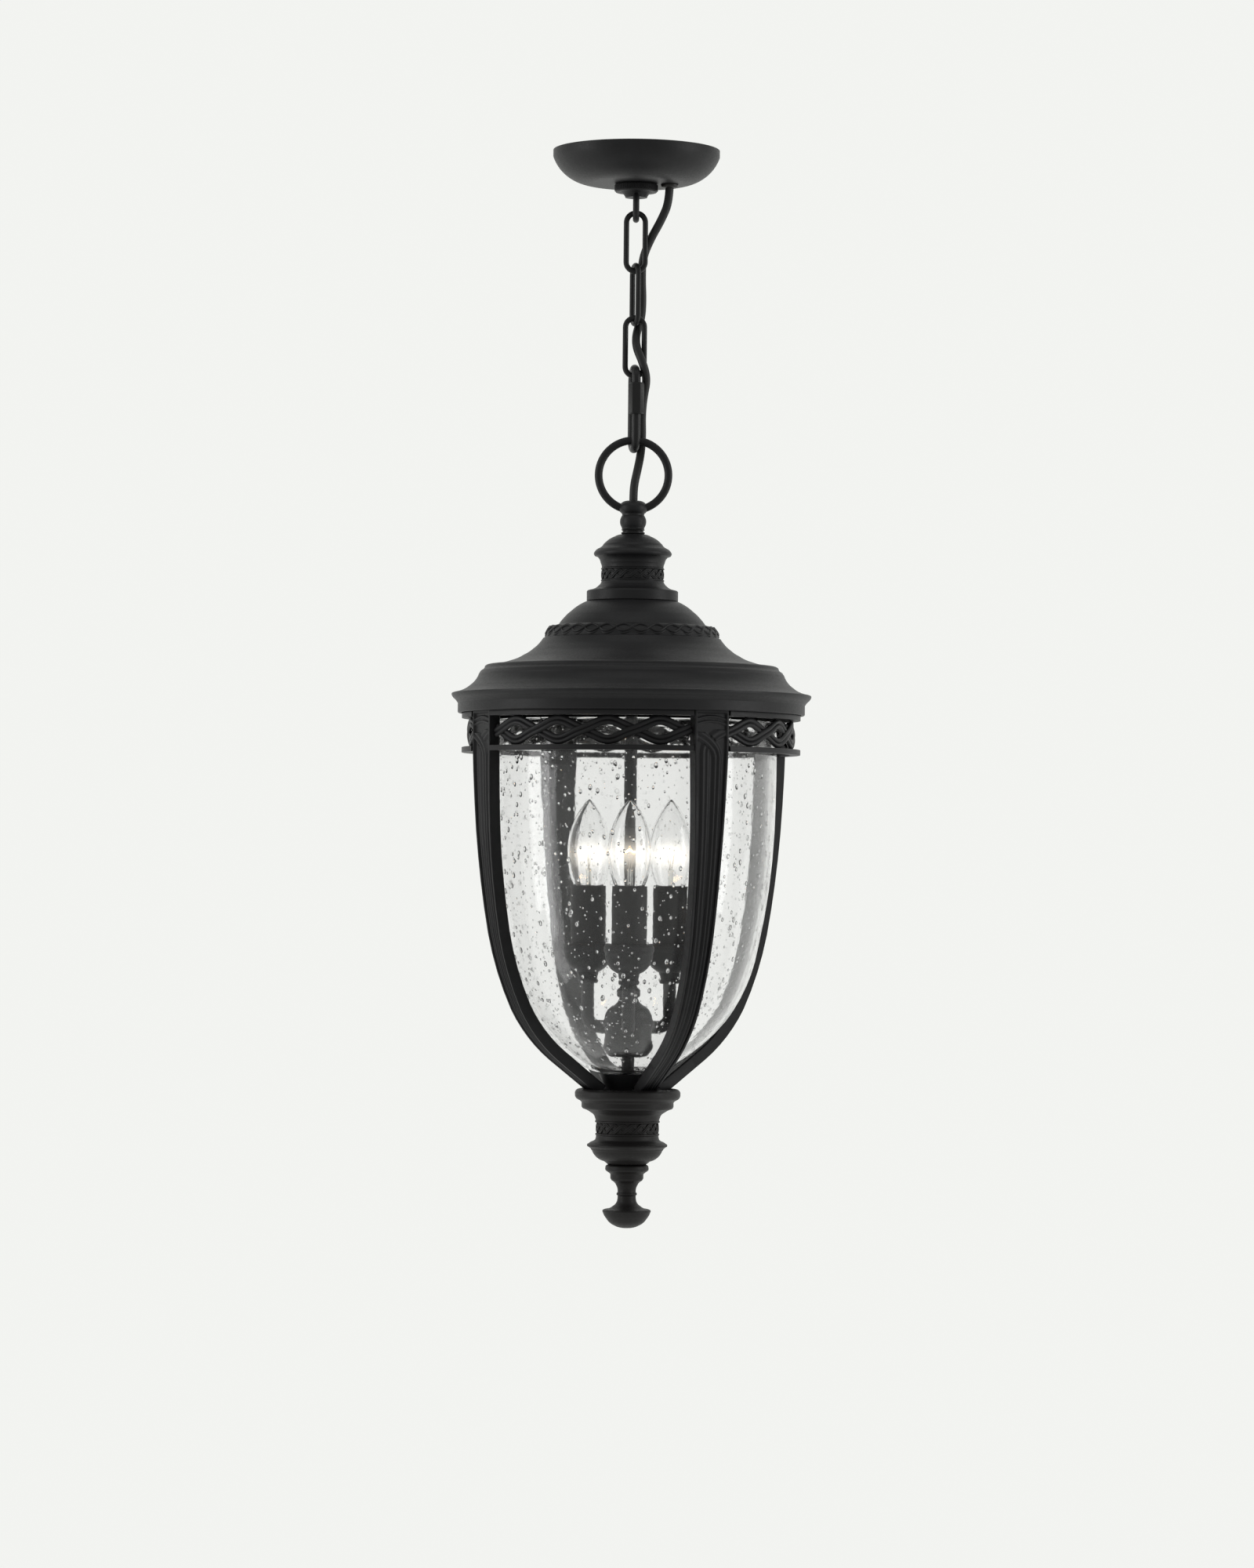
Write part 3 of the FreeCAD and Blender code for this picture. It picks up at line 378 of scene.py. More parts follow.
def seed_glass():
    """The trapped air bubbles of seeded glass: each bends what lies behind it to a bright dot and rim."""
    material, tree, shader = surface("air_seed_in_glass", "#FFFFFF", 0.0, IOR=1.33, Transmission_Weight=1.0)
    grain(tree, shader, 0.8, 0.05, 0.02)
    return material


SEED = seed_glass()


def mount_glass():
    """Lead-free lamp stem glass, clear and fire-polished."""
    material, tree, shader = surface("lamp_stem_glass", "#F4F4F0", 0.03, IOR=1.5, Transmission_Weight=0.95)
    grain(tree, shader, 3, 0.2, 0.1)
    return material


def hot_wire():
    """Coiled tungsten at about 2700 K: white-hot, orange where the eye sees past the glare."""
    material, tree, shader = surface("hot_tungsten", "#FFE9C8", 0.4, metallic=1.0)
    heat, _ = grain(tree, shader, 1.0, 0.2, 0.02)
    colour = add(
        tree, "ShaderNodeMix", {0: heat, 6: linear("#FFB45A"), 7: linear("#FFDFA8")}, data_type="RGBA"
    )
    tree.links.new(colour.outputs[2], shader.inputs["Emission Color"])
    shader.inputs["Emission Strength"].default_value = 30
    return material


MOUNT = mount_glass()
HOT = hot_wire()
NICKEL = plated("nickel_lead_wire", "#B9B4AA", 0.3)


# supply cord

CORD_DIAMETER = 6.5
CORD_ROUTE = [
    (26.0, 0.0, -23.0),
    (26.0, 0.2, -39.0),
    (19.7, 2.1, -53.9),
    (11.4, 4.8, -68.4),
    (5.3, 7.8, -83.2),
    (4.9, 10.3, -99.2),
    (5.7, 11.3, -115.3),
    (4.9, 9.6, -130.3),
    (0.8, 4.2, -142.8),
    (1.1, -2.7, -154.0),
    (6.1, -6.5, -165.5),
    (9.9, -4.7, -178.6),
    (7.1, -0.9, -192.6),
    (5.9, 3.1, -207.0),
    (6.4, 6.7, -221.8),
    (5.6, 7.2, -235.6),
    (3.1, 4.0, -248.7),
    (0.4, 0.5, -261.0),
    (0.0, 0.0, -273.0),
    (0.0, -0.1, -286.0),
]
# the cord passes five swinging joints: (end of the stretch, body above, body below, bend from, bend to)
CORD_STRETCHES = [
    (-74, "ceiling", "link_1", -42, -68),
    (-115, "link_1", "link_2", -80, -108),
    (-156, "link_2", "link_3", -121, -150),
    (-205, "link_3", "quick_link", -162, -195),
    (-290, "quick_link", "lantern", -213, -258),
]


def smooth_line(route, resolution=12):
    """The points of one smooth open line that the route's points pull into shape."""
    curve = bpy.data.curves.new("line", "CURVE")
    curve.dimensions = "3D"
    curve.resolution_u = resolution
    spline = curve.splines.new("NURBS")
    spline.points.add(len(route) - 1)
    for point, place in zip(spline.points, route):
        point.co = (*[c * MM for c in place], 1)
    spline.order_u = 3
    spline.use_endpoint_u = True
    holder = bpy.data.objects.new("line", curve)
    scene.collection.objects.link(holder)
    bpy.context.view_layer.update()
    mesh = bpy.data.meshes.new_from_object(holder.evaluated_get(bpy.context.evaluated_depsgraph_get()))
    points = [v.co.copy() for v in mesh.vertices]
    bpy.data.objects.remove(holder)
    bpy.data.meshes.remove(mesh)
    return points


def make_cord():
    line = smooth_line(CORD_ROUTE)
    at = 0
    for number, (end, above, below, bend_from, bend_to) in enumerate(CORD_STRETCHES, 1):
        last = next((i for i, p in enumerate(line) if p.z < end * MM), len(line) - 1)
        path = line[at : last + 1]
        at = last
        mesh = tube(path, CORD_DIAMETER / 2 * MM, 24)
        mesh.materials.append(PVC)
        mesh.shade_smooth()
        mesh.set_sharp_from_angle(angle=math.radians(60))
        stretch = bpy.data.objects.new(f"supply_cord_{number}", mesh)
        scene.collection.objects.link(stretch)
        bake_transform(stretch)
        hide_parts("supply_cord")


make_cord()


# chain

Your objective
Quote each line above in full, word for word.

The output
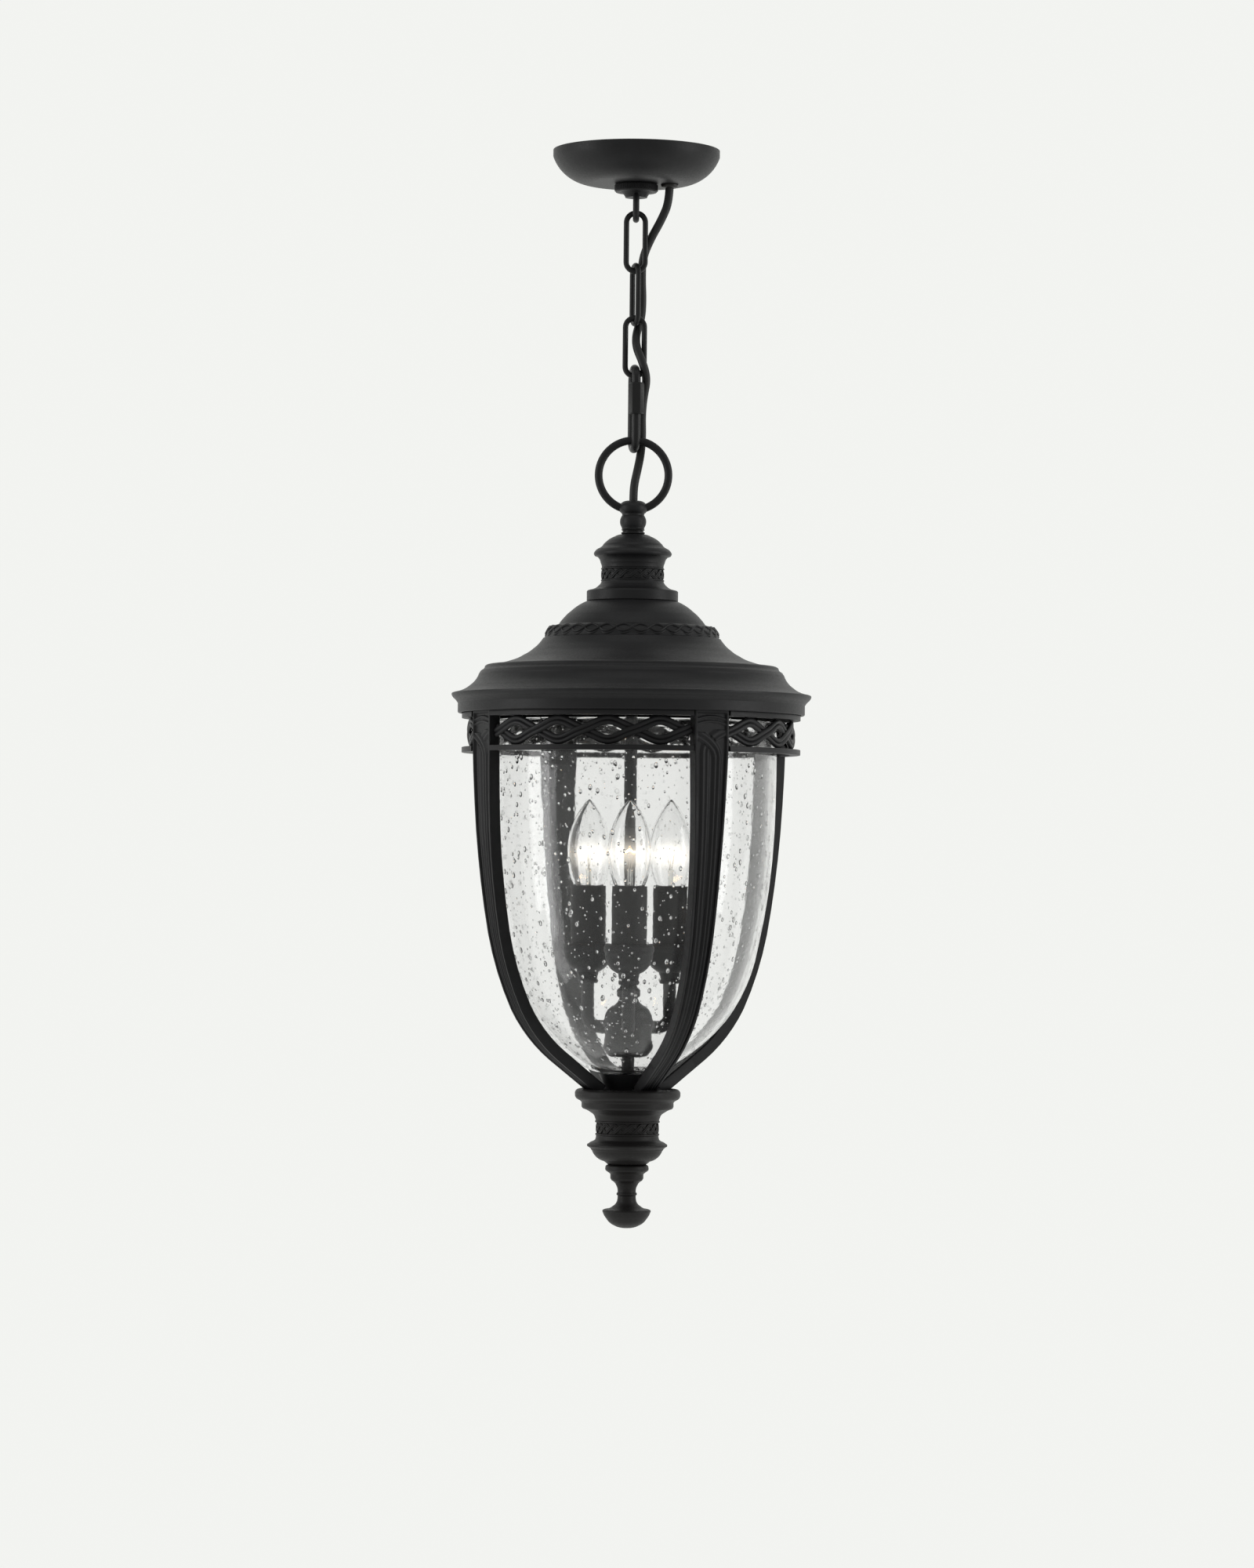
Write part 3 of the FreeCAD and Blender code for this picture. It picks up at line 378 of scene.py. More parts follow.
def seed_glass():
    """The trapped air bubbles of seeded glass: each bends what lies behind it to a bright dot and rim."""
    material, tree, shader = surface("air_seed_in_glass", "#FFFFFF", 0.0, IOR=1.33, Transmission_Weight=1.0)
    grain(tree, shader, 0.8, 0.05, 0.02)
    return material


SEED = seed_glass()


def mount_glass():
    """Lead-free lamp stem glass, clear and fire-polished."""
    material, tree, shader = surface("lamp_stem_glass", "#F4F4F0", 0.03, IOR=1.5, Transmission_Weight=0.95)
    grain(tree, shader, 3, 0.2, 0.1)
    return material


def hot_wire():
    """Coiled tungsten at about 2700 K: white-hot, orange where the eye sees past the glare."""
    material, tree, shader = surface("hot_tungsten", "#FFE9C8", 0.4, metallic=1.0)
    heat, _ = grain(tree, shader, 1.0, 0.2, 0.02)
    colour = add(
        tree, "ShaderNodeMix", {0: heat, 6: linear("#FFB45A"), 7: linear("#FFDFA8")}, data_type="RGBA"
    )
    tree.links.new(colour.outputs[2], shader.inputs["Emission Color"])
    shader.inputs["Emission Strength"].default_value = 30
    return material


MOUNT = mount_glass()
HOT = hot_wire()
NICKEL = plated("nickel_lead_wire", "#B9B4AA", 0.3)


# supply cord

CORD_DIAMETER = 6.5
CORD_ROUTE = [
    (26.0, 0.0, -23.0),
    (26.0, 0.2, -39.0),
    (19.7, 2.1, -53.9),
    (11.4, 4.8, -68.4),
    (5.3, 7.8, -83.2),
    (4.9, 10.3, -99.2),
    (5.7, 11.3, -115.3),
    (4.9, 9.6, -130.3),
    (0.8, 4.2, -142.8),
    (1.1, -2.7, -154.0),
    (6.1, -6.5, -165.5),
    (9.9, -4.7, -178.6),
    (7.1, -0.9, -192.6),
    (5.9, 3.1, -207.0),
    (6.4, 6.7, -221.8),
    (5.6, 7.2, -235.6),
    (3.1, 4.0, -248.7),
    (0.4, 0.5, -261.0),
    (0.0, 0.0, -273.0),
    (0.0, -0.1, -286.0),
]
# the cord passes five swinging joints: (end of the stretch, body above, body below, bend from, bend to)
CORD_STRETCHES = [
    (-74, "ceiling", "link_1", -42, -68),
    (-115, "link_1", "link_2", -80, -108),
    (-156, "link_2", "link_3", -121, -150),
    (-205, "link_3", "quick_link", -162, -195),
    (-290, "quick_link", "lantern", -213, -258),
]


def smooth_line(route, resolution=12):
    """The points of one smooth open line that the route's points pull into shape."""
    curve = bpy.data.curves.new("line", "CURVE")
    curve.dimensions = "3D"
    curve.resolution_u = resolution
    spline = curve.splines.new("NURBS")
    spline.points.add(len(route) - 1)
    for point, place in zip(spline.points, route):
        point.co = (*[c * MM for c in place], 1)
    spline.order_u = 3
    spline.use_endpoint_u = True
    holder = bpy.data.objects.new("line", curve)
    scene.collection.objects.link(holder)
    bpy.context.view_layer.update()
    mesh = bpy.data.meshes.new_from_object(holder.evaluated_get(bpy.context.evaluated_depsgraph_get()))
    points = [v.co.copy() for v in mesh.vertices]
    bpy.data.objects.remove(holder)
    bpy.data.meshes.remove(mesh)
    return points


def make_cord():
    line = smooth_line(CORD_ROUTE)
    at = 0
    for number, (end, above, below, bend_from, bend_to) in enumerate(CORD_STRETCHES, 1):
        last = next((i for i, p in enumerate(line) if p.z < end * MM), len(line) - 1)
        path = line[at : last + 1]
        at = last
        mesh = tube(path, CORD_DIAMETER / 2 * MM, 24)
        mesh.materials.append(PVC)
        mesh.shade_smooth()
        mesh.set_sharp_from_angle(angle=math.radians(60))
        stretch = bpy.data.objects.new(f"supply_cord_{number}", mesh)
        scene.collection.objects.link(stretch)
        bake_transform(stretch)
        hide_parts("supply_cord")


make_cord()


# chain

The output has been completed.